VALLEY FORGE, PA (ABNS 4/28/11)—Former American Baptist General Board member and Edwin T. Dahlberg Peace Award winner Margaret Louise Heckman Sherman, known as “Peg,” died on April 25, 2011, at Foxdale Retirement Center in State College, PA, where she had resided since 1992.
“Peg played a major role in ABC life nationally and regionally,” said A. Roy Medley, general secretary for American Baptist Churches USA. “Peg’s faith filled her life with laughter. Her smile would brighten any gathering, and her life was lived with a concern for others which led her to serve in many social justice forums. A dedicated American Baptist, Peg was a pioneer in women’s concerns and an advocate for women in ministry.”
Sherman served as President of Church Women United in Schenectady, NY, Ridgewood, N.J. and Rockville, MD. She was on the General Board of American Baptist Churches USA. She was a certified lay minister for American Baptist Churches in Connecticut, New Jersey and Pennsylvania, and also served as a guest preacher for numerous churches around the United States. She led and spoke at workshops and seminars at many domestic and international meetings. In 1993 she received the Edwin T. Dahlberg Peace Award from the American Baptist Board of National Ministries, in recognition of her work with the United Nations.

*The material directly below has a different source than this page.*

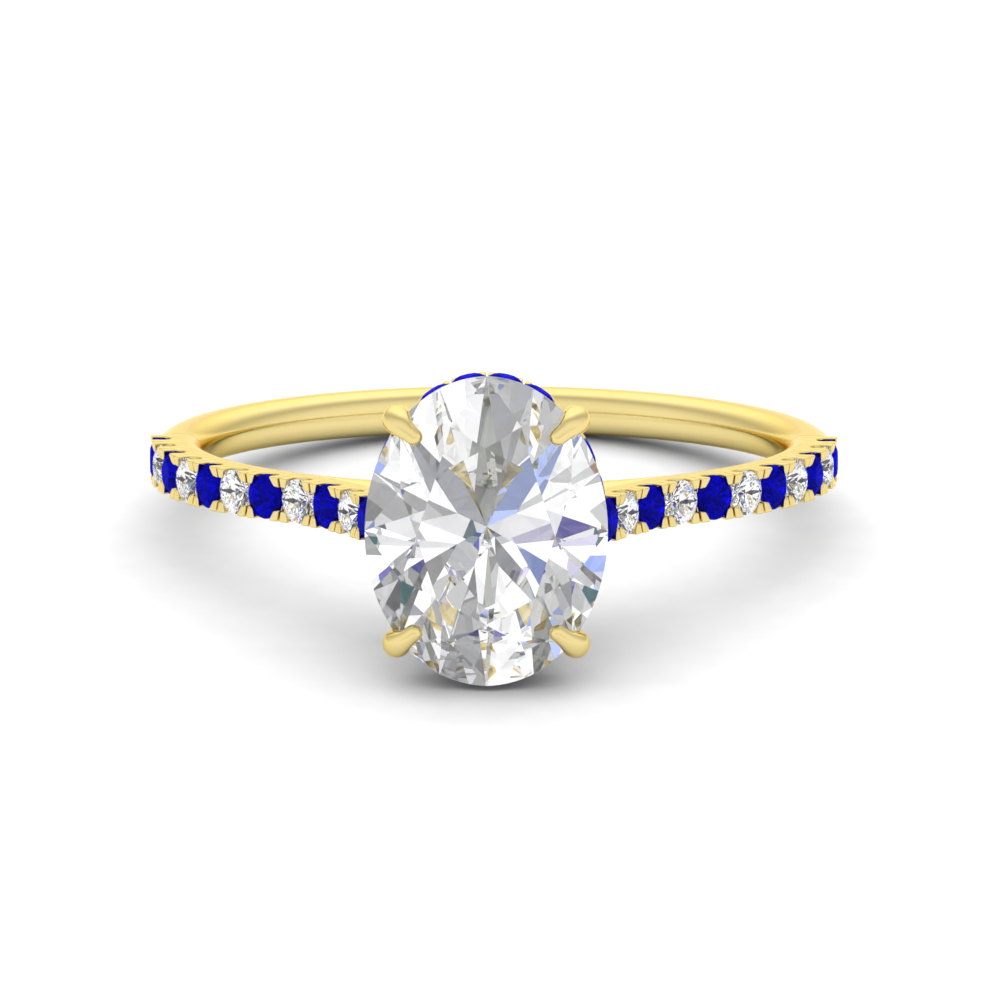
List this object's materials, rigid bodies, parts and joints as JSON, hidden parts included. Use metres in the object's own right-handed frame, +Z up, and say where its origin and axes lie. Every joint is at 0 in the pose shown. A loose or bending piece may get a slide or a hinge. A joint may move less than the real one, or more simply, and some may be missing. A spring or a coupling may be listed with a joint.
{
  "type": "engagement ring",
  "caption": "Yellow-gold engagement ring with an oval diamond in claws over a hidden sapphire halo and cathedral shoulders pave-set with sapphires and diamonds.",
  "frame": {"origin": "on the floor under the middle of the ring's box, as the ring lies on its side", "axes": "-Y towards the head with the centre stone, +X to the right of the ring seen from the stone, +Z up; the finger's axis leans 9.9 degrees from +Z away from the head, and the head end is the raised end"},
  "size_m": [0.02, 0.0248, 0.0091],
  "materials": {
    "yellow_gold": "polished yellow gold",
    "diamond": "polished facets, colourless",
    "sapphire": "polished facets, deep royal blue"
  },
  "bodies": {
    "root": {"shank": "yellow_gold", "halo_rail": "yellow_gold", "base_rail": "yellow_gold", "claw_right_upper": "yellow_gold", "claw_left_upper": "yellow_gold", "claw_left_lower": "yellow_gold", "claw_right_lower": "yellow_gold", "centre_diamond": "diamond", "left_sapphire_1": "sapphire", "left_sapphire_2": "sapphire", "left_sapphire_3": "sapphire", "left_sapphire_4": "sapphire", "left_sapphire_5": "sapphire", "left_sapphire_6": "sapphire", "left_diamond_1": "diamond", "left_diamond_2": "diamond", "left_diamond_3": "diamond", "left_diamond_4": "diamond", "left_diamond_5": "diamond", "right_sapphire_1": "sapphire", "right_sapphire_2": "sapphire", "right_sapphire_3": "sapphire", "right_sapphire_4": "sapphire", "right_sapphire_5": "sapphire", "right_sapphire_6": "sapphire", "right_diamond_1": "diamond", "right_diamond_2": "diamond", "right_diamond_3": "diamond", "right_diamond_4": "diamond", "right_diamond_5": "diamond", "halo_sapphire_01": "sapphire", "halo_sapphire_02": "sapphire", "halo_sapphire_03": "sapphire", "halo_sapphire_04": "sapphire", "halo_sapphire_05": "sapphire", "halo_sapphire_06": "sapphire", "halo_sapphire_07": "sapphire", "halo_sapphire_08": "sapphire", "halo_sapphire_09": "sapphire", "halo_sapphire_10": "sapphire", "halo_sapphire_11": "sapphire", "halo_sapphire_12": "sapphire", "halo_sapphire_13": "sapphire", "halo_sapphire_14": "sapphire", "halo_sapphire_15": "sapphire", "halo_sapphire_16": "sapphire", "halo_sapphire_17": "sapphire", "halo_sapphire_18": "sapphire"}
  },
  "joints": []
}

As a Non-Governmental Representative to the United Nations from the American Baptist Churches USA from 1979 through 1991, she worked on a variety of global Christian concerns, including problems of hunger and the care of children. Before this, she served as a Christian education director for four decades in several different churches while raising three children with her late husband Donald L. Sherman. After moving to State College, in 1994, Sherman co-founded and served as first President of the Centre County Chapter of United Nations Association of the USA, a non-governmental organization (NGO) which supports the work and activities of the UN.
Peg served as Educational Director on the staff of St. James Methodist Church in Philadelphia, the Roseville Presbyterian Church in Newark, N.J., and two American Baptist USA churches: Emmanuel Baptist in Ridgewood, N.J. and Bethesda First Baptist in Bethesda, MD. During World War II she was on the program staff of the Army/Navy YMCA of Philadelphia while her husband served in the U.S. Navy. Sherman studied at the Tennent College of Christian Education in Philadelphia, a Presbyterian school now incorporated within the Princeton Theological Seminary.
American Baptist Churches is one of the most diverse Christian denominations today, with 5,500 local congregations comprised of 1.3 million members, across the United States and Puerto Rico, all engaged in God’s mission around the world.